The state of the job at the end of its execution.

Possible field values are:

SUCCEEDED if the job was executed successfully,
FAILED if the job execution failed,
TIMEOUT if the job was killed because its execution time exceeded the specified timeout.

clusterErrMessage

string

An error message string as obtained from the JobTracker.

errException

string

A textual representation of full stack trace of exception that has occurred on JobTracker or during communication with the JobTracker. This value is not set, if no exception has occurred.

lastMapReducePhase

string

The last MapReduce job phase that was in progress when the job ended. The value is one of the following strings: Setup, Map, Reduce or Cleanup. If wasJobSuccessful is true, then the value is Cleanup. In the case of job failure, this value might be inaccurate if there is a long communication delay to the JobTracker.

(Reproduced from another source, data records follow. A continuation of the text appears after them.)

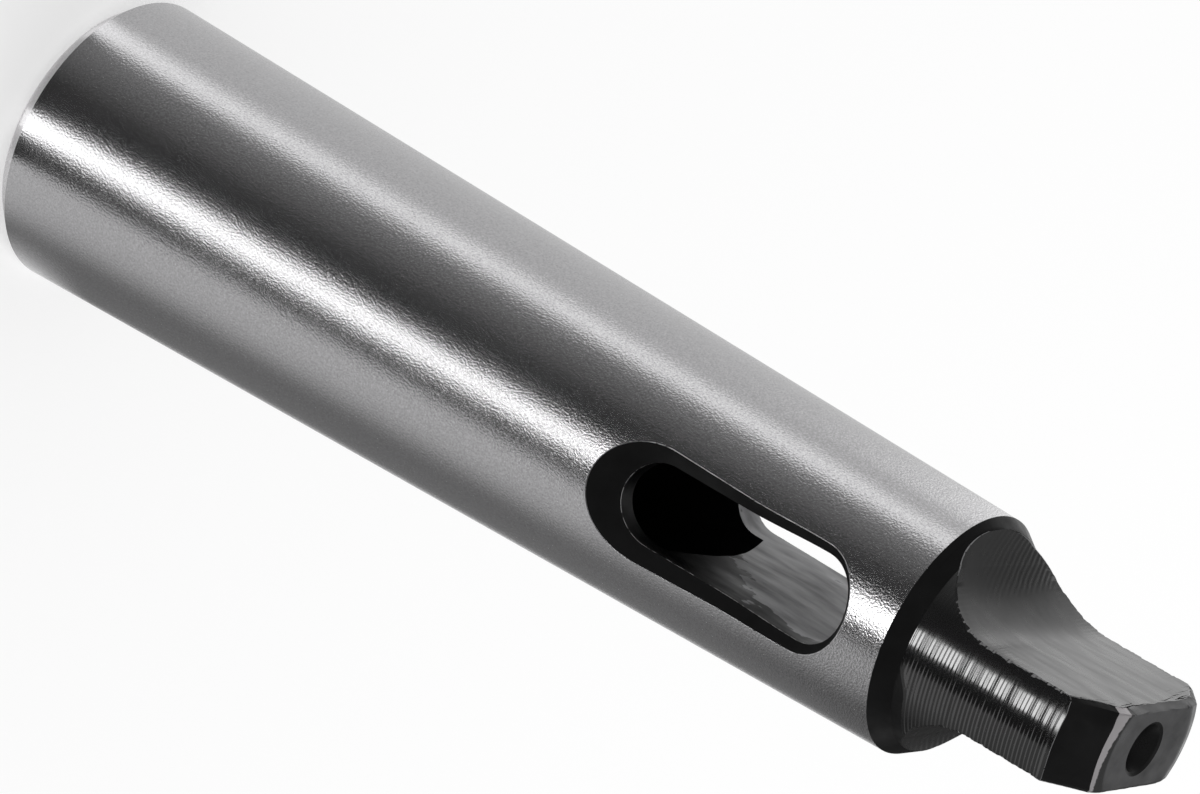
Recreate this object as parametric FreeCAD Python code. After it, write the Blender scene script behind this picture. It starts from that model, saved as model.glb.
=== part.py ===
import FreeCAD, Part
import math
import os

# A morse taper sleeve: a hardened reducing sleeve with a taper shank outside, a smaller
# taper socket inside, a drift slot through its side and a flat driving tang on its end.
#
# Frame, in millimetres: the sleeve stands on its large end, whose face lies at z = 0, and
# its axis is +Z with the tang on top. The drift slot passes through along X, and the two
# flats of the tang face +Y and -Y. Every height below is measured from the large end face.

# Whole sleeve
total_length = 140.0

# Outside taper, whose diameter grows by one millimetre in each outer_taper_run of length
outer_large_dia = 32.4
outer_taper_run = 19.254
outer_taper_length = 116.0
large_chamfer_length = 1.9
large_chamfer_depth = 1.65

# Shoulder and turned neck behind the tang
shoulder_length = 2.0
neck_dia = 23.7

# Tang: two flats milled in from its end, which run out on the radius of the cutter
tang_thickness = 9.0
tang_flat_length = 14.0
tang_cutter_radius = 9.4

# End of the tang: a broad chamfer, a shallow ring and the flat end face. They were cut
# with the sleeve a little off centre, so their axis lies this far towards -X, and the
# chamfer's length is that on the +X side, where it is longest
tang_end_offset = 0.6
tang_chamfer_length = 3.7
end_face_dia = 14.4
end_ring_width = 1.4
end_ring_drop = 0.4

# Taper socket, which opens at the large end
socket_mouth_dia = 23.825
socket_taper_run = 19.922
socket_mouth_bevel = 1.0

# Drift slot with round ends and a bevel all the way round both of its mouths. It ends
# this far short of the shoulder
slot_shoulder_gap = 5.7
slot_width = 8.7
slot_length = 28.2
slot_bevel = 1.5

# Straight relief bore at the bottom of the socket, as wide as the small end of its taper,
# which runs a little way into the drift slot and keeps the cone that its drill left
relief_bore_length = 15.4
relief_bore_in_slot = 5.5
drill_point_angle = 118.0

# Centre hole in the end of the tang: a guard bevel, a sixty degree seat and a pilot
centre_seat_dia = 5.4
centre_seat_angle = 60.0
centre_guard_width = 0.3
centre_guard_angle = 120.0
centre_pilot_dia = 2.5
centre_pilot_depth = 6.0

# Cutting tools reach this far past the surfaces that they cut through
overshoot = 5.0

# Points closer than this count as touching
touch = 0.001

# Heights that follow from the sizes above
slot_end = outer_taper_length - slot_shoulder_gap
slot_start = slot_end - slot_length
relief_bore_depth = slot_start + relief_bore_in_slot
socket_taper_length = relief_bore_depth - relief_bore_length

axis_base = FreeCAD.Vector(0, 0, 0)
axis_up = FreeCAD.Vector(0, 0, 1)


def cone_height(radius_change, included_angle):
    """Return how far a cone runs along its axis while its radius changes this much."""
    return radius_change / math.tan(math.radians(included_angle / 2))


def outer_radius(height):
    """Return the radius of the outside taper at a height above the large end face."""
    return (outer_large_dia - height / outer_taper_run) / 2


def socket_radius(height):
    """Return the radius of the taper socket at a height above the large end face."""
    return (socket_mouth_dia - height / socket_taper_run) / 2


def turned(outline):
    """Revolve an outline of (radius, height) corners about the sleeve's axis."""
    points = [FreeCAD.Vector(radius, 0, height) for radius, height in outline]
    face = Part.Face(Part.makePolygon(points + points[:1]))
    return face.revolve(axis_base, axis_up, 360)


def turned_blank():
    """Return the outside of the sleeve as the lathe and grinder leave it, still solid."""
    outline = [
        (0, 0),
        (outer_radius(0) - large_chamfer_depth, 0),
        (outer_radius(large_chamfer_length), large_chamfer_length),
        (outer_radius(outer_taper_length), outer_taper_length),
        (neck_dia / 2, outer_taper_length + shoulder_length),
        (neck_dia / 2, total_length),
        (0, total_length),
    ]
    return turned(outline)


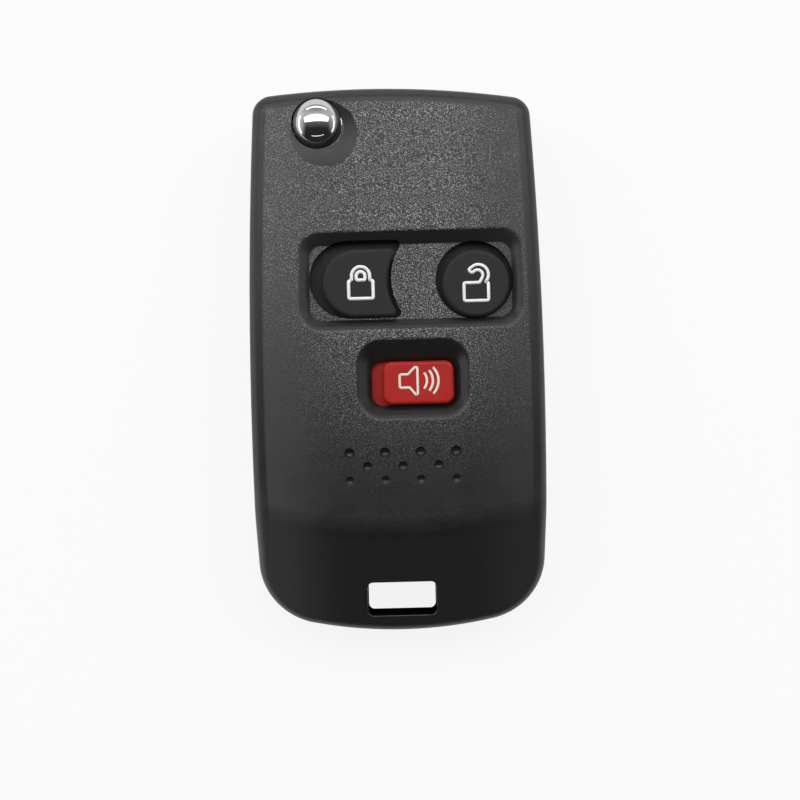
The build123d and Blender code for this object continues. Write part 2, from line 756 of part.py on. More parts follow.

The actual value can always be obtained using the JobTracker administration site. This value is always set.

lastMapReducePhaseProgress

number

The progress of last MapReduce phase that was executing when the job ended. The value is a floating point number inside an interval from 0 to 1, inclusively. If wasJobSuccessful is true, then the value is 1. In the case of job failure, the value might be inaccurate, especially if there is a considerable communication delay to the JobTracker. Always set.

Values of counters handled by the job.

Field Name	Type	Description
allCounters	map[string, long]	A map with name/value pairs of all counters available for the job.
*	long	All other fields are names of some predefined (default) counters automatically collected by Hadoop for every job. The list of counters might differ depending on the version of Hadoop being used.

Field Name

Type

Description

allCounters

map[string, long]

A map with name/value pairs of all counters available for the job.

long

All other fields are names of some predefined (default) counters automatically collected by Hadoop for every job. The list of counters might differ depending on the version of Hadoop being used.